A ward in KwaZulu-Natal’s KwaDukuza Local Municipality has been rocked by revelations on Monday that pensioners voted twice, casting a special vote and then voting again on election day, while election officials at one voting station were all allegedly actively involved with the African National Congress in the region.
So serious are the allegations, that the Democratic Alliance opened a criminal case of electoral fraud at the KwaDukuza police station. The Inkatha Freedom Party and the Economic Freedom Fighters have lodged complaints with the Electoral Commission of South Africa (IEC) over the events that transpired in Ward 1 of KwaDukuza (formerly Stanger) in the days leading up to the election and on election day itself.
KwaZulu-Natal police spokesman Lieutenant Colonel Thulani Zwane confirmed that the case of electoral fraud had been opened.
“A case in terms of the Electoral Act is being investigated by detectives at the KwaDukuza police station. We cannot reveal further information as the matter is still under investigation. No arrests have been made, investigations are continuing,” he said.
The case was opened by the DA’s Thokozani Gumede, a proportional representative councillor in the municipality, who was also a candidate in Ward 1, which was ultimately won by Dumisani Ndimande.
Gumede said he opened the case after it was discovered that IEC volunteers — who are allegedly ANC office bearers — supposedly ensured pensioners in Ward 1 voted twice. They allegedly voted on August 2 for their special votes and then again on August 3 at one of the four polling stations in the ward.

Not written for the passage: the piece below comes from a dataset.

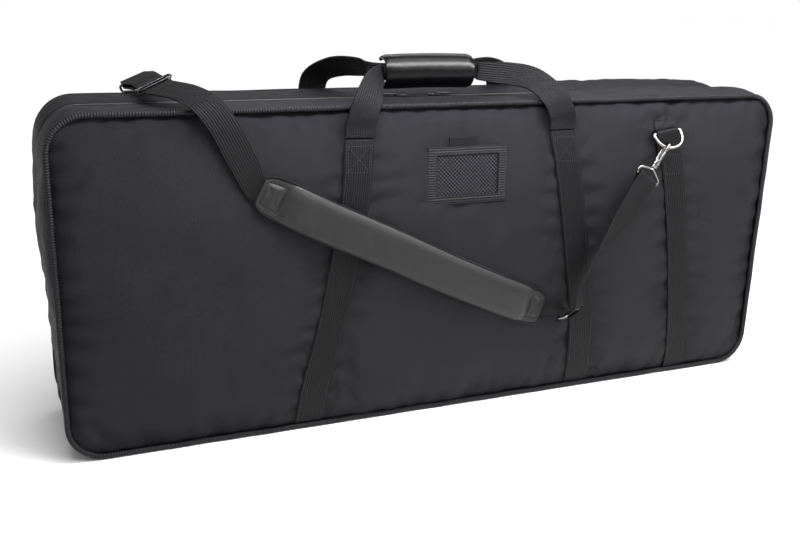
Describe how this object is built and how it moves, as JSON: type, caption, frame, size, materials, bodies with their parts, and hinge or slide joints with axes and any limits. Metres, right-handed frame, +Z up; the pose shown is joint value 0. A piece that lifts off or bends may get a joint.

Gumede claimed that after the pensioners had cast their special votes at their homes on August 2, a traffic officer allegedly picked them up in Ndimande’s car and “ferried them to the polling station” on August 3 to vote again.
The traffic officer, according to Gumede, was allegedly the grandson of one of the pensioners who voted twice. The 85 year-old-woman had since died of natural causes.
Gumede said the pensioners received no indelible ink marks on their thumbs and did not have their fingerprints taken when casting their special votes.
One of the pensioners has allegedly made a statement to the police about voting twice.
“Meanwhile, the elections at Sokesimbone Hall (a polling station in Ward 1) were entirely conducted by members, so called IEC-officials, related to ANC Regional Executive Committee member Bernard Mthombeni, who is also an Ndimande ally,” Gumede said.
“The ANC branch office bearers who were employed as ‘IEC officials’ on election day were Ntobe Mthiyane (chairperson of the ANC youth league in Ward 1); her deputy, Cabangani Mtshali; Vincent Mathaba (a well-known party campaigner in the ward prior to elections); Thabitha Panhela (an ANC campaigner) and Fakazile Danise (ANC branch treasurer),” said Gumede.
“Ndimande has been a councillor since the transition period (of 1996) following the untimely death of his brother, Lucky Ndimande. Scores of dissatisfied ANC members and community members alike have tried to have him removed but their grievances were apparently ignored by the ANC in KwaDukuza and the [ANC’s] KZN Provincial Executive Committee,” said Gumede.
EFF provincial convenor Marshall Dlamini confirmed on Monday evening that the party had lodged an objection with the IEC.
ANC provincial spokesman Mdumiseni Ntuli could not immediately be reached for comment.
Kate Baphela, IEC national spokeswoman said she could not immediately confirm whether the complaint had been lodged, but would respond on Tuesday.
Mawethu Mosery, the KwaZulu-Natal chief electoral officer said he was not aware of the allegations, but pointed out that all objections had to be lodged by 5pm on August 5.
“There is very little we can do now,” he said referring to the election outcome.
He said that at the time of appointing election officials for the various polling stations, their names would have been submitted to the party liaison committees before the election, where the respective parties could have lodged their objections.
He said that there would be “election reviews” held at every municipality to look back at the elections, to determine what had gone wrong and what could be improved for the next elections.